Who is your target audience?
It depends on the film. For example, in “Pedro E. Guerrero: A Photographer’s Journey,” I appealed to people who were interested in photography, architecture and art. Since [Guerrero] was Latino, there was a bicultural audience of Latinx who were discovering this kind of field. You want your films to be seen by as many people as possible, but we knew in particular who the target audience was — architects, photographers, and Latinos who were discovering a passion in photography.
In the case of the “Storm that Swept Mexico,” this film was a national broadcast. It was recently screened in festivals and the Mexican-American audience loved it. Chicanx and Latinx communities hardly see ourselves on PBS or on other national outlets, because not a lot of films talk about the Chicanx and Latinx communities’ history. But in general, I go for the broadest audience possible.
What is the hardest part in creating a film?
The hardest part, besides getting the funding, is finding what is the essence of the story. With the film “Pedro E. Guerrero: A Photographer’s Journey,” we had 46 minutes to tell his story. It’s basically taking all of the information you have about the subject and condensing it to an accurate story that works. It’s being able to tell the story with the least amount of words possible and letting the images work for you. That is the challenge — having every line, and every image reveal something. To me, filmmaking is like poetry. Editing, condensing, and writing, being able to convey the story in the simplest way possible, it’s a challenge.
You’ve emphasized in previous interviews the importance of mentorship. Who was a mentor for you? Both in life and in your field?

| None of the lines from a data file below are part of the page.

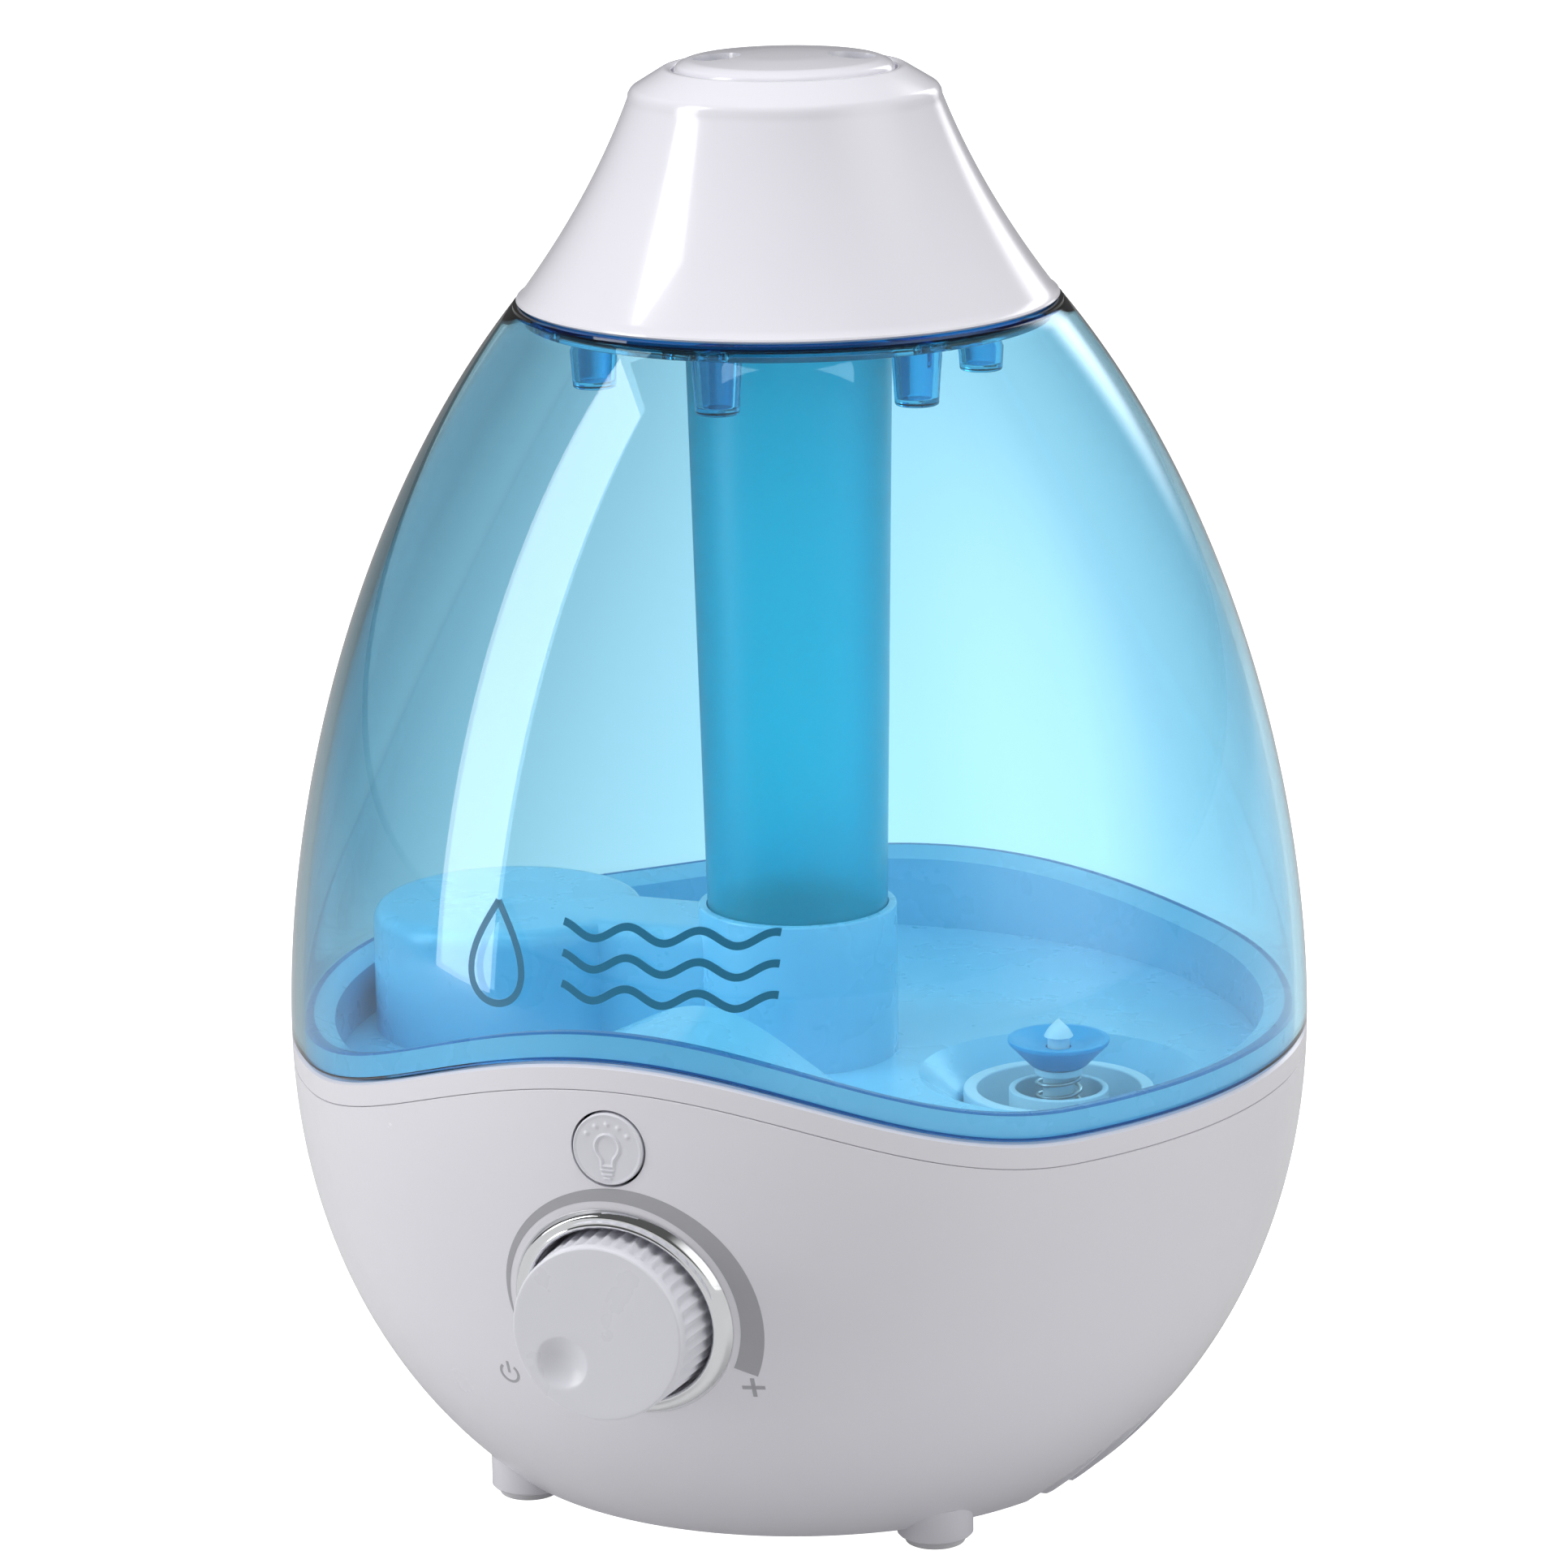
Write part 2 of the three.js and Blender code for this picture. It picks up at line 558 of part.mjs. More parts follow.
function knob() {
  const face = KNOB_FACE_Y;
  const shell = levelTurned(
    [
      [0, face], [KNOB_FACE_R - 0.8, face], [KNOB_FACE_R, face + 0.8], [KNOB_BASE_R, KNOB_REAR_Y],
      [KNOB_BASE_R - KNOB_WALL, KNOB_REAR_Y], [KNOB_FACE_R - KNOB_WALL, face + 3.6], [SHAFT_R + 2, face + 3.6],
      [SHAFT_R + 2, KNOB_REAR_Y], [SHAFT_R + GAP, KNOB_REAR_Y], [SHAFT_R + GAP, face + 5], [0, face + 5],
    ],
    KNOB_Z,
    FINE + 4,
  );
  const a = (222 * Math.PI) / 180;
  const ballR = (DIMPLE_R ** 2 + DIMPLE_DEPTH ** 2) / (2 * DIMPLE_DEPTH);
  const ball = new THREE.SphereGeometry(ballR, COARSE, COARSE);
  const [x, z] = [DIMPLE_CENTRE_R * Math.cos(a), KNOB_Z + DIMPLE_CENTRE_R * Math.sin(a)];
  ball.translate(x, face + DIMPLE_DEPTH - ballR, z);
  return shell.subtract(solid(ball));
}
piece("mist_knob", knob(), WHITE);

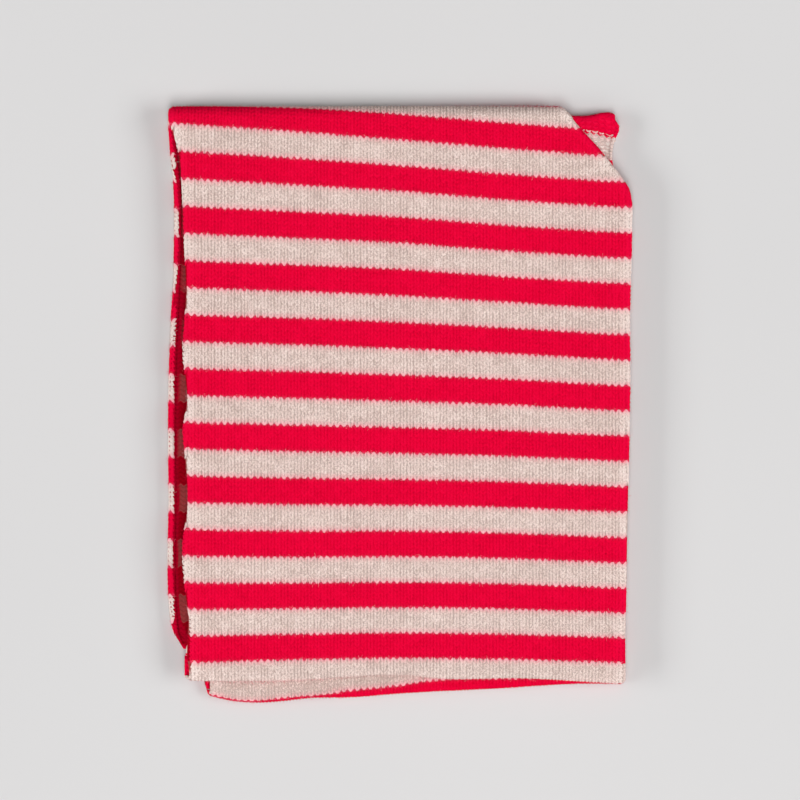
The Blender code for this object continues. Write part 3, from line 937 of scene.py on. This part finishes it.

My parents were always my support system throughout life. But in my professional life there was a guy I worked with in KQED by the name of Spencer Michels. He took me under his wing and showed me the importance of writing. I see Spencer as one of my biggest mentors. Every once in awhile we do a story together. I got to be good friends with him and still am.
But there have been a number of people who have mentored me throughout the years. I’m constantly learning from other people, producers and even my students. This is why I enjoy teaching, I read papers on films that I’ve watched a dozen of times and occasionally I read a paper with a perspective that I have never thought about. I’m constantly learning.
What is a Chicano film?
The concept of a Chicano is something I grew up with. From the late ’60s to the mid ’80s I was involved in politics, and during this time we were establishing our identity as Mexican-Americans. This was a political statement. A Chicano was first interpreted as a Mexican-American who was born or raised in the United States. A Chicano film is a film by a Chicano with a Chicano theme. However, Chicano films have now shifted to Latino films. I teach a Latino film class and show Latino films that are not always made by Latinos. For example, I just showed “Sin Nombre.” This is a film about a migrant family coming from Honduras, through Tapachula which is by Chiapas, Mexico, with the overall goal of arriving in Texas. This film has a Latino theme but is made by a Japanese-American writer from Oakland, Calif., Cary Fukunaga. That is a Latino film, that term has now shifted. But at the same time a Chicano film would be “Zoot Suit,” a Chicano theme film, made by a Chicano director. That is what is considered a Chicano film right now. There are very few Chicano films because of its requirement of needing to be made by a Chicano filmmaker. But I think we need to think bigger than that because the term is expanding now, Chicano is also part of the Latino experience in the United States.
What are some tips you can give to young filmmakers and producer?
Best advice I can give is to never give up. If you really believe in what you are doing, never give up. I spent over ten years on “The Storm That Swept Mexico,” and there were times I wanted to give up, but I stuck with it. You have to have faith and believe in your story. Believe that what you are doing is the right thing. If you believe and stick with it everything will work out.